Oxford United has been given approval to start negotiations over the lease of land for the building of a new football stadium. The club plan to build a new stadium with a capacity of 18,000 on ‘The Triangle’. ‘The Triangle’ is a site on greenbelt land, south of Kidlington Roundabout. Council officers will now be able to begin talks on “outline commercial and legal terms.”

Oxford United currently play at Kassam Stadium, in the south of Oxford, and have played there since 2001. However, the licence agreement the club has with the stadium expires in 2026. According to Oxford United, there is no opportunity to extend the lease. Kassam Stadium has a capacity of 12,500. 

Plans for a new stadium include building four sides (the Kassam Stadium only has three) which will reduce noise leakage and improve the fan experience. Parking will also be directed to Oxford Parkway, ensuring that minimal noise is generated on site. 

Environmental concerns are also at the forefront of designs, with the club keen to implement state-of-the-art methods to reduce the impact of the development and make the ground itself carbon neutral. Potential features include an energy capture centre, like at the Emirates (Arsenal’s stadium), and rooftop and vertical gardens like at Wimbledon. 

The final proposal will be subject to a detailed feasibility study, but the club hopes to have a fan zone, boutique business hotel, and community sports facilities. Oxford United have said that public consultation and stakeholder engagement will help to inform the final design, with priority also placed upon creating a family friendly environment. Furthermore, a new community stadium would allow the club to potentially host community events, like disability sports and Christmas markets, unlike at Kassam Stadium, where Oxford United has no control.

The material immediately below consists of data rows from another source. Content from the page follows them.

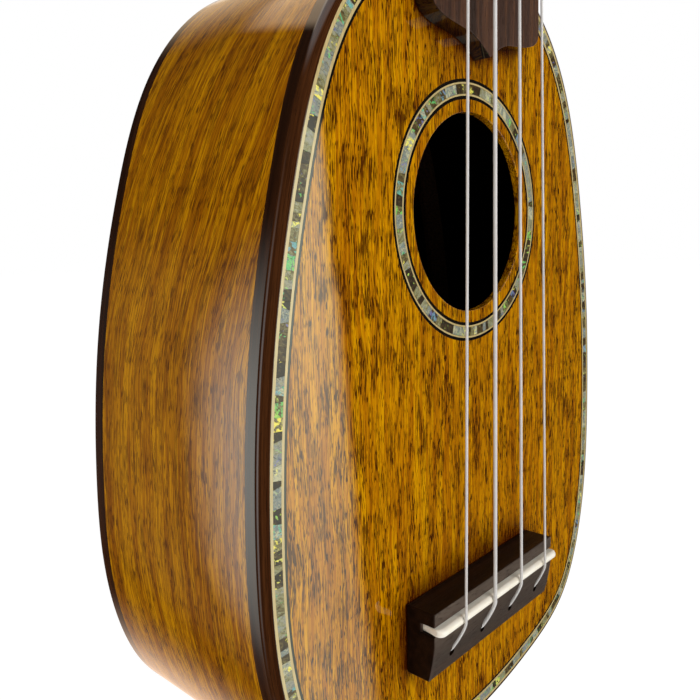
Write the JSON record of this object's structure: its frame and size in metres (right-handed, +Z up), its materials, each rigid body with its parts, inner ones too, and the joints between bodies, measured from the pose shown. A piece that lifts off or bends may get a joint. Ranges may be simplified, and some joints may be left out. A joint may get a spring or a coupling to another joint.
{
  "type": "pineapple ukulele",
  "caption": "Small plucked string instrument with an egg-shaped hollow wooden body, round soundhole, fretted neck, glued bridge and geared tuners.",
  "frame": {"origin": "centre line of the instrument, at the nut's speaking edge and level with the soundboard's face", "axes": "+Z up along the strings to the headstock, -Y out of the soundboard towards the player, +X to the treble side"},
  "size_m": [0.1492, 0.0788, 0.4838],
  "materials": {
    "koa": "gloss lacquer",
    "rosewood": "satin",
    "mahogany": "gloss lacquer",
    "spruce": "bare",
    "abalone": "polished shell",
    "cream": "gloss",
    "black": "gloss",
    "bone": "polished bone",
    "nylon": "clear nylon",
    "pearl": "pearl",
    "nickel": "nickel plate"
  },
  "bodies": {
    "instrument": {"side_bass": "koa", "side_treble": "koa", "lining_front_bass": "spruce", "lining_front_treble": "spruce", "lining_back_bass": "spruce", "lining_back_treble": "spruce", "tail_block": "mahogany", "binding_front": "rosewood", "binding_back": "rosewood", "purfling_cream": "cream", "purfling_abalone": "abalone", "purfling_lines": "black", "soundboard": "koa", "rosette_inner_lines": "black", "rosette_abalone": "abalone", "rosette_outer_lines": "black", "back_plate": "koa", "brace_upper": "spruce", "brace_lower": "spruce", "back_brace_upper": "spruce", "back_brace_lower": "spruce", "bridge_plate": "rosewood", "bridge": "rosewood", "saddle": "bone", "neck": "mahogany", "headstock_face": "rosewood", "nut": "bone", "fretboard": "rosewood", "fret_01": "nickel", "fret_02": "nickel", "fret_03": "nickel", "fret_04": "nickel", "fret_05": "nickel", "fret_06": "nickel", "fret_07": "nickel", "fret_08": "nickel", "fret_09": "nickel", "fret_10": "nickel", "fret_11": "nickel", "fret_12": "nickel", "tuner_1_plate": "nickel", "tuner_2_plate": "nickel", "tuner_3_plate": "nickel", "tuner_4_plate": "nickel", "string_g": "nylon", "string_c": "nylon", "string_e": "nylon", "string_a": "nylon"},
    "key_1": {"tuner_1_worm": "nickel", "tuner_1_button": "pearl"},
    "key_2": {"tuner_2_worm": "nickel", "tuner_2_button": "pearl"},
    "key_3": {"tuner_3_worm": "nickel", "tuner_3_button": "pearl"},
    "key_4": {"tuner_4_worm": "nickel", "tuner_4_button": "pearl"},
    "post_1": {"tuner_1_post": "nickel"},
    "post_2": {"tuner_2_post": "nickel"},
    "post_3": {"tuner_3_post": "nickel"},
    "post_4": {"tuner_4_post": "nickel"}
  },
  "joints": [
    {"name": "key_1_turn", "type": "hinge", "parent": "instrument", "child": "key_1", "pos_m": [-0.0175, 0.02138, 0.02844], "axis": [-1, 0, 0], "continuous": true},
    {"name": "key_2_turn", "type": "hinge", "parent": "instrument", "child": "key_2", "pos_m": [-0.019, 0.02798, 0.06587], "axis": [-1, 0, 0], "continuous": true},
    {"name": "key_3_turn", "type": "hinge", "parent": "instrument", "child": "key_3", "pos_m": [0.019, 0.02798, 0.06587], "axis": [1, 0, 0], "continuous": true},
    {"name": "key_4_turn", "type": "hinge", "parent": "instrument", "child": "key_4", "pos_m": [0.0175, 0.02138, 0.02844], "axis": [1, 0, 0], "continuous": true},
    {"name": "post_1_turn", "type": "hinge", "parent": "instrument", "child": "post_1", "pos_m": [-0.0175, 0.01843, 0.03536], "axis": [0, 0.9848, -0.1736], "continuous": true},
    {"name": "post_2_turn", "type": "hinge", "parent": "instrument", "child": "post_2", "pos_m": [-0.019, 0.02503, 0.07278], "axis": [0, 0.9848, -0.1736], "continuous": true},
    {"name": "post_3_turn", "type": "hinge", "parent": "instrument", "child": "post_3", "pos_m": [0.019, 0.02503, 0.07278], "axis": [0, 0.9848, -0.1736], "continuous": true},
    {"name": "post_4_turn", "type": "hinge", "parent": "instrument", "child": "post_4", "pos_m": [0.0175, 0.01843, 0.03536], "axis": [0, 0.9848, -0.1736], "continuous": true}
  ],
  "couplings": [
    {"joint": "post_1_turn", "follows": "key_1_turn", "ratio": -0.071429},
    {"joint": "post_2_turn", "follows": "key_2_turn", "ratio": -0.071429},
    {"joint": "post_3_turn", "follows": "key_3_turn", "ratio": -0.071429},
    {"joint": "post_4_turn", "follows": "key_4_turn", "ratio": -0.071429}
  ]
}
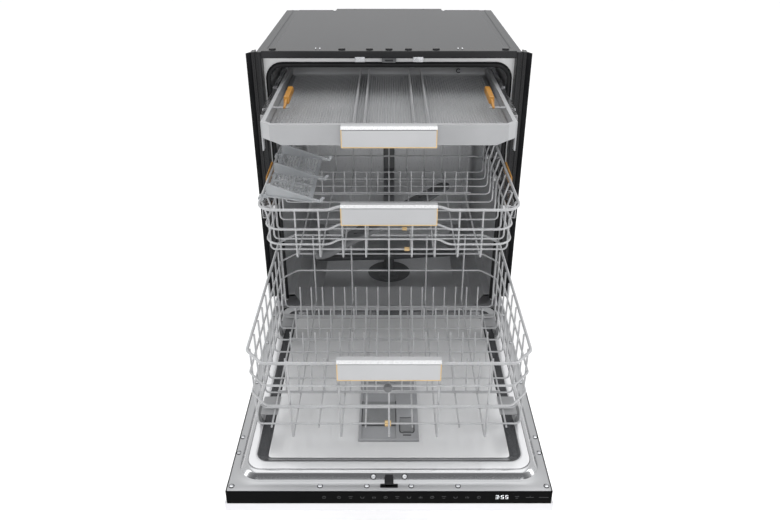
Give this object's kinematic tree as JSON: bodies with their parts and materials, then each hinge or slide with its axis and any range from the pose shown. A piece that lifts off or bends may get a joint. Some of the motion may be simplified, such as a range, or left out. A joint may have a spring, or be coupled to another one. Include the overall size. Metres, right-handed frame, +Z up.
{
  "type": "built-in dishwasher",
  "caption": "Panel-ready built-in dishwasher with its door open flat, a cutlery tray and wire racks drawn out, folding tines, spray arms and level feet.",
  "frame": {"origin": "centre of the whole footprint, on the floor under the levelling feet", "axes": "+Z up, +Y from the open door towards the cabinet's back, +X to the right as seen from the door"},
  "size_m": [0.6244, 1.2132, 0.855],
  "materials": {
    "stainless": "brushed",
    "pale_flange": "satin",
    "gasket": "matt",
    "top_sheet": "galvanised",
    "side_sheet": "galvanised",
    "black_trim": "fine grain",
    "zinc_bracket": "zinc plated",
    "base_plastic": "moulded",
    "counterweight": "cast",
    "grey_plastic": "moulded",
    "motor": "satin",
    "valve_plastic": "moulded",
    "slide_steel": "polished",
    "liner_steel": "bright brushed",
    "door_black": "satin",
    "strip_black": "satin gloss",
    "panel_front": "lacquered white",
    "dispenser": "satin",
    "dispenser_lid": "satin",
    "rack_frame": "satin",
    "handle_silver": "silver satin",
    "lever_orange": "satin",
    "coated_wire": "plastic coated",
    "shelf_clear": "translucent",
    "arm_grey": "moulded",
    "wheel_grey": "moulded"
  },
  "bodies": {
    "cabinet": {"tub_shell": "stainless", "tub_floor": "stainless", "front_flange": "pale_flange", "door_gasket": "gasket", "top_panel": "top_sheet", "side_panels": "side_sheet", "rear_panel": "side_sheet", "front_uprights": "black_trim", "side_sealing_strips": "black_trim", "top_rail": "black_trim", "counter_brackets": "zinc_bracket", "door_strike": "grey_plastic", "base_tray": "base_plastic", "hinge_brackets": "zinc_bracket", "rear_counterweight": "counterweight", "sump": "grey_plastic", "circulation_pump": "motor", "drain_pump": "base_plastic", "inlet_valve": "valve_plastic", "rack_guides": "slide_steel", "water_duct": "grey_plastic"},
    "filter": {"filter_cup": "grey_plastic"},
    "lower_arm": {"lower_spray_arm": "arm_grey"},
    "top_arm": {"top_spray_arm": "arm_grey"},
    "front_left_foot": {"front_left_foot": "base_plastic"},
    "front_right_foot": {"front_right_foot": "base_plastic"},
    "rear_left_foot": {"rear_left_foot": "base_plastic"},
    "rear_right_foot": {"rear_right_foot": "base_plastic"},
    "door": {"door_liner": "liner_steel", "door_shell": "door_black", "door_latch": "black_trim", "control_strip": "strip_black", "furniture_panel": "panel_front", "dispenser_body": "dispenser", "hinge_arms": "zinc_bracket"},
    "detergent_lid": {"detergent_lid": "dispenser_lid"},
    "rinse_aid_flap": {"rinse_aid_flap": "dispenser_lid"},
    "third_rack": {"third_rack_frame": "rack_frame", "third_rack_floor": "rack_frame", "third_rack_handle": "handle_silver", "third_rack_runners": "slide_steel"},
    "third_middle_slides": {"third_middle_slides": "slide_steel"},
    "third_left_lever": {"third_left_lever": "lever_orange"},
    "third_right_lever": {"third_right_lever": "lever_orange"},
    "upper_rack": {"upper_basket": "coated_wire", "upper_rack_handle": "handle_silver", "upper_rack_runners": "slide_steel", "upper_feed_tube": "arm_grey"},
    "upper_middle_slides": {"upper_middle_slides": "slide_steel"},
    "upper_tines": {"upper_tines": "coated_wire"},
    "cup_shelf": {"cup_shelf": "shelf_clear"},
    "height_levers": {"upper_height_levers": "lever_orange"},
    "upper_arm": {"upper_spray_arm": "arm_grey"},
    "lower_rack": {"lower_basket": "coated_wire", "lower_rack_handle": "handle_silver", "wheel_brackets": "wheel_grey"},
    "lower_front_tines": {"lower_front_tines": "coated_wire"},
    "lower_rear_tines": {"lower_rear_tines": "coated_wire"},
    "front_wheels": {"front_wheels": "wheel_grey"},
    "rear_wheels": {"rear_wheels": "wheel_grey"}
  },
  "joints": [
    {"name": "door_hinge", "type": "hinge", "parent": "cabinet", "child": "door", "pos_m": [0, 0.0346, 0.2052], "axis": [1, 0, 0], "range_deg": [-12, 0]},
    {"name": "third_rack_slide", "type": "slide", "parent": "cabinet", "child": "third_rack", "axis": [0, 1, 0], "range_m": [-0.1, 0.308]},
    {"name": "third_middle_slide", "type": "slide", "parent": "cabinet", "child": "third_middle_slides", "axis": [0, 1, 0], "range_m": [-0.05, 0.154]},
    {"name": "upper_rack_slide", "type": "slide", "parent": "cabinet", "child": "upper_rack", "axis": [0, 1, 0], "range_m": [-0.06, 0.382]},
    {"name": "upper_middle_slide", "type": "slide", "parent": "cabinet", "child": "upper_middle_slides", "axis": [0, 1, 0], "range_m": [-0.03, 0.191]},
    {"name": "lower_rack_slide", "type": "slide", "parent": "door", "child": "lower_rack", "axis": [0, 1, 0], "range_m": [0, 0.6]},
    {"name": "front_wheels_roll", "type": "hinge", "parent": "lower_rack", "child": "front_wheels", "pos_m": [0, -0.4364, 0.2363], "axis": [1, 0, 0], "continuous": true},
    {"name": "rear_wheels_roll", "type": "hinge", "parent": "lower_rack", "child": "rear_wheels", "pos_m": [0, -0.1314, 0.2363], "axis": [1, 0, 0], "continuous": true},
    {"name": "lower_front_tines_fold", "type": "hinge", "parent": "lower_rack", "child": "lower_front_tines", "pos_m": [0, -0.4044, 0.2697], "axis": [-1, 0, 0], "range_deg": [0, 80]},
    {"name": "lower_rear_tines_fold", "type": "hinge", "parent": "lower_rack", "child": "lower_rear_tines", "pos_m": [0, -0.2204, 0.2697], "axis": [-1, 0, 0], "range_deg": [0, 80]},
    {"name": "upper_tines_fold", "type": "hinge", "parent": "upper_rack", "child": "upper_tines", "pos_m": [0, -0.0054, 0.5347], "axis": [-1, 0, 0], "range_deg": [0, 80]},
    {"name": "cup_shelf_fold", "type": "hinge", "parent": "upper_rack", "child": "cup_shelf", "pos_m": [-0.251, -0.1204, 0.634], "axis": [0, -1, 0], "range_deg": [0, 50]},
    {"name": "height_levers_press", "type": "hinge", "parent": "upper_rack", "child": "height_levers", "pos_m": [0, -0.0754, 0.623], "axis": [-1, 0, 0], "range_deg": [0, 8], "stiffness_Nm_per_rad": 0.6},
    {"name": "third_left_lever_press", "type": "hinge", "parent": "third_rack", "child": "third_left_lever", "pos_m": [-0.2115, -0.1314, 0.776], "axis": [1, 0, 0], "range_deg": [0, 8], "stiffness_Nm_per_rad": 0.3},
    {"name": "third_right_lever_press", "type": "hinge", "parent": "third_rack", "child": "third_right_lever", "pos_m": [0.2115, -0.1314, 0.776], "axis": [1, 0, 0], "range_deg": [0, 8], "stiffness_Nm_per_rad": 0.3},
    {"name": "upper_arm_spin", "type": "hinge", "parent": "upper_rack", "child": "upper_arm", "pos_m": [0, -0.0744, 0.5], "axis": [0, 0, 1], "continuous": true},
    {"name": "lower_arm_spin", "type": "hinge", "parent": "cabinet", "child": "lower_arm", "pos_m": [0, 0.3146, 0.196], "axis": [0, 0, 1], "continuous": true},
    {"name": "top_arm_spin", "type": "hinge", "parent": "cabinet", "child": "top_arm", "pos_m": [0, 0.3146, 0.8], "axis": [0, 0, 1], "continuous": true},
    {"name": "filter_twist", "type": "hinge", "parent": "cabinet", "child": "filter", "pos_m": [0, 0.2666, 0.15], "axis": [0, 0, 1], "range_deg": [0, 45]},
    {"name": "detergent_lid_slide", "type": "slide", "parent": "door", "child": "detergent_lid", "axis": [0, 1, 0], "range_m": [0, 0.063]},
    {"name": "rinse_aid_flap_open", "type": "hinge", "parent": "door", "child": "rinse_aid_flap", "pos_m": [0.036, -0.4234, 0.2109], "axis": [-1, 0, 0], "range_deg": [0, 95]},
    {"name": "front_left_foot_adjust", "type": "slide", "parent": "cabinet", "child": "front_left_foot", "axis": [0, 0, 1], "range_m": [-0.05, 0]},
    {"name": "front_right_foot_adjust", "type": "slide", "parent": "cabinet", "child": "front_right_foot", "axis": [0, 0, 1], "range_m": [-0.05, 0]},
    {"name": "rear_left_foot_adjust", "type": "slide", "parent": "cabinet", "child": "rear_left_foot", "axis": [0, 0, 1], "range_m": [-0.05, 0]},
    {"name": "rear_right_foot_adjust", "type": "slide", "parent": "cabinet", "child": "rear_right_foot", "axis": [0, 0, 1], "range_m": [-0.05, 0]}
  ],
  "couplings": [
    {"joint": "third_middle_slide", "follows": "third_rack_slide", "ratio": 0.5},
    {"joint": "upper_middle_slide", "follows": "upper_rack_slide", "ratio": 0.5},
    {"joint": "front_wheels_roll", "follows": "lower_rack_slide", "rad_per_m": -55.556},
    {"joint": "rear_wheels_roll", "follows": "lower_rack_slide", "rad_per_m": -55.556}
  ]
}
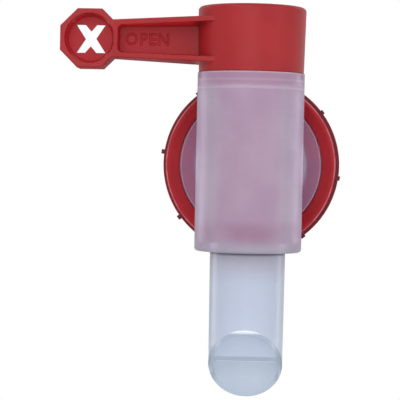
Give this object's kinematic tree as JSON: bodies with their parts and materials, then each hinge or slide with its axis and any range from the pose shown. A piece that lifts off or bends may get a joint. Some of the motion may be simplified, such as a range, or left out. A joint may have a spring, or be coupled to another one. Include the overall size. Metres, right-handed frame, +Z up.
{
  "type": "canister tap",
  "caption": "Plastic pouring tap for a canister: red lever and plug in a translucent barrel with a slant-cut spout, and a ribbed ring nut behind.",
  "frame": {"origin": "centre of the gasket's rear face, on the axis of the ring nut", "axes": "+Y along the ring nut's axis towards the canister, +Z up along the barrel, -Y the tap's front, -X the way the lever points when the tap is open"},
  "size_m": [0.107, 0.0692, 0.1481],
  "materials": {
    "translucent_plastic": "satin",
    "red_plastic": "satin",
    "gasket_rubber": "matt"
  },
  "bodies": {
    "tap": {"tap_body": "translucent_plastic", "gasket": "gasket_rubber"},
    "lever": {"lever_plug": "red_plastic"},
    "ring": {"ring_nut": "red_plastic"}
  },
  "joints": [
    {"name": "lever_turn", "type": "hinge", "parent": "tap", "child": "lever", "pos_m": [0, -0.0343, 0], "axis": [0, 0, 1], "range_deg": [0, 180]},
    {"name": "ring_spin", "type": "hinge", "parent": "tap", "child": "ring", "pos_m": [0, 0, 0], "axis": [0, 1, 0], "continuous": true}
  ]
}
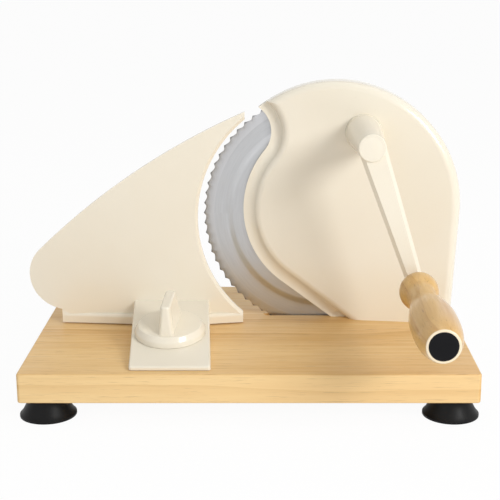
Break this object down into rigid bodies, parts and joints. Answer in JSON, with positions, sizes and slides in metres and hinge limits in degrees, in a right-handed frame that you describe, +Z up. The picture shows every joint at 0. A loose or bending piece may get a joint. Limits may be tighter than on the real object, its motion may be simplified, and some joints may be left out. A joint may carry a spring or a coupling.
{
  "type": "hand-cranked bread slicer",
  "caption": "Hand-cranked bread slicer: serrated disc blade in a cream housing, long crank with wooden grip, sliding stop plate with a thickness dial, on a wooden board with rubber feet.",
  "frame": {"origin": "middle of the bounding box's footprint, on the surface the feet stand on", "axes": "+X to the right along the board, as the user at the crank sees it; +Y away from the user, from the grip's end to the board's back edge; +Z up"},
  "size_m": [0.3346, 0.3016, 0.2246],
  "materials": {
    "board_wood": "oiled, satin",
    "foot_rubber": "matte black",
    "screw_steel": "zinc plated",
    "rail_aluminium": "drawn",
    "cream_paint": "cream enamel, gloss",
    "cream_arm": "cream enamel, gloss",
    "cream_plastic": "cream, gloss",
    "hub_cap_plastic": "cream, gloss",
    "blade_steel": "ground stainless steel",
    "turned_steel": "turned",
    "gear_steel": "cut, greased",
    "bush_brass": "bronze, turned",
    "washer_steel": "pressed",
    "grip_wood": "varnished, gloss",
    "black_plastic": "black",
    "slide_plastic": "natural white"
  },
  "bodies": {
    "base": {"base_board": "board_wood", "suction_foot_front_left": "foot_rubber", "suction_foot_front_right": "foot_rubber", "suction_foot_back_left": "foot_rubber", "suction_foot_back_right": "foot_rubber", "foot_screws": "screw_steel", "guide_rail": "rail_aluminium", "rail_screws": "screw_steel", "gear_housing": "cream_paint", "rear_cover": "cream_paint", "cover_screws": "screw_steel", "housing_screws": "screw_steel", "bearing_tube": "turned_steel", "blade_axle": "turned_steel", "blade_nut": "turned_steel", "thickness_rack": "slide_plastic", "rack_screws": "screw_steel"},
    "blade_set": {"blade": "blade_steel", "blade_gear": "gear_steel", "blade_bush": "bush_brass", "blade_screws": "screw_steel"},
    "crank": {"crank_arm": "cream_arm", "crank_shaft": "turned_steel", "thrust_washer": "washer_steel", "drive_pinion": "gear_steel", "pinion_screw": "screw_steel", "crank_washer": "washer_steel", "crank_screw": "screw_steel", "hub_cap": "hub_cap_plastic", "grip_pin": "turned_steel"},
    "grip": {"wooden_grip": "grip_wood", "grip_end_cap": "black_plastic"},
    "stop": {"stop_plate": "cream_paint", "guide_shoe": "slide_plastic", "shoe_screws": "screw_steel"},
    "dial": {"thickness_dial": "cream_plastic", "dial_washer": "washer_steel", "dial_spindle": "turned_steel", "dial_pinion": "slide_plastic", "dial_screw": "screw_steel"}
  },
  "joints": [
    {"name": "blade_turn", "type": "hinge", "parent": "base", "child": "blade_set", "pos_m": [0.06215, 0.06915, 0.1201], "axis": [0, 1, 0], "continuous": true},
    {"name": "crank_turn", "type": "hinge", "parent": "base", "child": "crank", "pos_m": [0.08982, 0.02915, 0.18657], "axis": [0, 1, 0], "continuous": true},
    {"name": "grip_spin", "type": "hinge", "parent": "crank", "child": "grip", "pos_m": [0.12403, -0.08585, 0.08635], "axis": [0, 1, 0], "continuous": true},
    {"name": "stop_slide", "type": "slide", "parent": "base", "child": "stop", "axis": [0, 1, 0], "range_m": [-0.0026, 0.0169]},
    {"name": "dial_turn", "type": "hinge", "parent": "stop", "child": "dial", "pos_m": [-0.05445, -0.00725, 0.0471], "axis": [0, -0.1478, 0.989], "range_deg": [-25.6, 160.6]}
  ],
  "couplings": [
    {"joint": "crank_turn", "follows": "blade_turn", "ratio": -2.1304},
    {"joint": "dial_turn", "follows": "stop_slide", "rad_per_m": 164.84}
  ]
}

The club previously wanted to build their new stadium on 18 hectares of council greenbelt land at Stratfield Brake, near Kidlington, with the plans described above based on this location. However, the council proposed the 4.9 hectare ‘triangle’ as an alternative. The council have said that any agreement they come to with Oxford United on the new stadium must ensure that a green barrier remains between Oxford and Kidlington. 

“We are running out of time to save this football club.” – Niall McWilliams, Oxford United’s chief strategy officer.

While a public consultation earlier this year indicated 80% public support for the Stratfield Brake site, the Friends of Stratfield Brake group described the consultation as ‘farcical’ and aimed at football fans rather than local residents. 

At the Oxfordshire County Council cabinet meeting where approval to begin talks was given, a variety of opinions were on display. Ian Middleton, a Green Party councillor, called for increased local consultation. However, Riva Casley, from Oxford United Women, said that the new stadium “will allow the women’s and girls’ games to grow even further” as a licence agreement means the women’s team cannot play at the Kassam. Conservative councillor Liam Walker called for “no more dither and delay.”

Harry Millar, cabinet member for finance, said that the council will “seek the views of a wide range of stakeholders before reaching any final decision.”

Oxford United is the only professional sports club in Oxfordshire, and has over 250,000 registered fans. The club estimates that a new stadium would add around 800 jobs to the local economy, in addition to the £10m it already contributes through its economic and social impact. The men’s first team currently plays in League One (the third tier of English football) and were founded in 1893 as Headington United. The club previously played at Manor Ground for over 75 years, before it moved to the Kassam in order to play in an all-seater stadium. Manor Ground has since been demolished and made into a private hospital. 

Oxford United said that they will “continue to explore all options available” and that “given the dwindling timeframe available to us […] it is imperative that a decision about a preferred site is resolved as soon as possible.” Planning permission is still required from Cherwell District Council.